Buscad al Señor los humildes, que cumplís sus mandamientos; buscad la justicia, buscad la moderación, quizá podáis ocultaros el día de la ira del Señor. “Dejaré en medio de ti un pueblo pobre y humilde, que confiará en el nombre del Señor. El resto de Israel no cometerá maldades, ni dirá mentiras, ni se hallará en su boca una lengua embustera; pastarán y se tenderán sin sobresaltos.” (Sofonías 2,3; 3,12-13)

“Buscad”, “Buscad”, “Buscad”. Tres veces aparece ese imperativo en el breve texto que hoy medito. El ser humano no puede vivir sin buscar. Cuando no lo hace, alguien tiene que ponerlo en movimiento y señalarle hacia donde inclinar su corazón. “Buscad al Señor”, “buscad la justicia”, “buscad la moderación”, he ahí el triple objeto de la búsqueda. En el orden en que aparecen me plantean un insoslayable proyecto de vida. En primer lugar, buscar a Dios; luego buscar ajustarme al orden de cosas suyo (¿qué es la justicia si no eso?), para, finalmente, buscar una manera concreta de situarme ante la vida: con moderación. Es el camino propuesto para alcanzar la salvación. En esto coinciden tanto los profetas como los sabios de Israel.

Medito este texto y me pregunto por qué esta triple exhortación de Sofonías. Me detengo y busco información sobre este profeta y su libro. Si quiero entender mejor el mensaje necesito saber el contexto en que fue escrito y quién lo escribió. Descubro que este libro bíblico fue escrito al calor de uno de los momentos más amargos de la relación del pueblo judío con Dios. La idolatría estaba a la orden del día, muchos habitantes de Jerusalén habían aparcado su relación con Dios para subirse al carro de los dioses cananeos. Costumbres extranjeras se habían abierto paso en la ciudad.  También la política internacional estaba pasando por un momento desastroso para el reino de Judá. Ahora comprendo mejor porqué la insistencia en la búsqueda de Dios, porqué pide ajustarse al orden de cosas de Yahvé y porqué exhorta a la moderación. Cuando desviamos nuestra mirada del Señor y abrimos las puertas de nuestro corazón a “otros señores”, necesitamos que alguien nos abra los ojos y oriente nuestros pasos.

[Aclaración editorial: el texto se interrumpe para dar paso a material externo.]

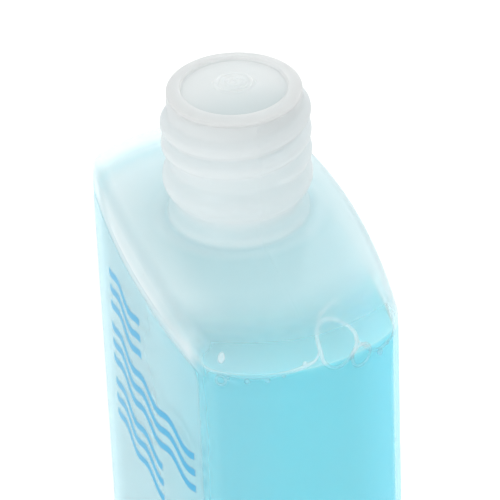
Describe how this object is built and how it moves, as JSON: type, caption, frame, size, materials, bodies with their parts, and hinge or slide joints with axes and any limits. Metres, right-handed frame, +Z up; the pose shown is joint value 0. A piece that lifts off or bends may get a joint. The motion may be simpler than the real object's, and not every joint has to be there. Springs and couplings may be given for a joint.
{
  "type": "bottle of liquid soap",
  "caption": "Flat translucent plastic bottle full of blue liquid soap, with crowned faces, domed shoulder, threaded neck, press-in sealing plug and clear front label.",
  "frame": {"origin": "middle of the base, on the surface the bottle stands on", "axes": "+Z up along the neck axis, +X across the wide face, -Y out of the labelled front face"},
  "size_m": [0.081, 0.0424, 0.2069],
  "materials": {
    "bottle_plastic": "satin",
    "soap_liquid": "gloss",
    "label_film": "satin",
    "plug_plastic": "satin"
  },
  "bodies": {
    "bottle": {"bottle": "bottle_plastic", "soap": "soap_liquid", "label": "label_film"},
    "plug": {"neck_plug": "plug_plastic"}
  },
  "joints": [
    {"name": "plug_pull", "type": "slide", "parent": "bottle", "child": "plug", "axis": [0, 0, 1], "range_m": [0, 0.02]}
  ]
}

El culto a otros dioses fue una de las permanentes tentaciones del pueblo de Israel. Los dioses cananeos se presentaron especialmente atractivos para ellos por lo fácil que podían ser manipulados. Sus figuras hechas por manos humanas eran una especie de fetiche que la gente podía manipular a su antojo. Sin mandamientos y sin profetas que reclamaran una conducta moral acorde con la religiosidad profesada hacía de la devoción hacia ellos algo artificioso y sin compromiso alguno. También yo, en ocasiones, me he visto tentando a seguir a “dioses” que poco o nada exigen. He experimentado como una religiosidad complaciente o a la carta resulta un alimento muy atractivo, pero poco provechoso.

El texto me habla, además, de un resto, es el pueblo pobre y humilde que Dios hará que permanezca fiel a la alianza. De él se dice que “no cometerá maldades”, “ni dirá mentiras”, sino que vivirá “sin sobresaltos”. Con ellos el Señor promete llevar a cabo la restauración del pueblo, el restablecimiento de su relación con Él y dar continuidad a su proyecto para con ellos. Todavía hay esperanza. Pone a mirar hacia adelante, como suele hacer a través de todos los profetas. Hay una promesa por cumplir. Alianza y promesa son inseparables; aunque el pueblo quebrante la alianza, la fidelidad de Dios a esta es la que mantiene viva la promesa. La infidelidad a la alianza no quebranta la promesa. Si el pueblo se deja dominar por el pecado, la promesa de redención es señal de la fidelidad de Dios hacia ellos.

Con la idea del resto se expresa la voluntad que tiene el Señor de rescatar lo perdido. Lo ocurrido en el pasado, y la vergüenza que eso suponía para Él en relación con su pueblo elegido, será superado. La destrucción ha sido un paso necesario para encarar el camino de la salvación. La humildad, la pobreza y el hacer justicia serán los signos de que el pueblo ha sido rescatado. La condena de Jerusalén no es lo definitivo. El texto cierra dejando claro que la voluntad de Dios es redimir a su pueblo y no dejarlo sucumbir. La clave es la humildad y la confianza en el Señor antes que en las propias fuerzas.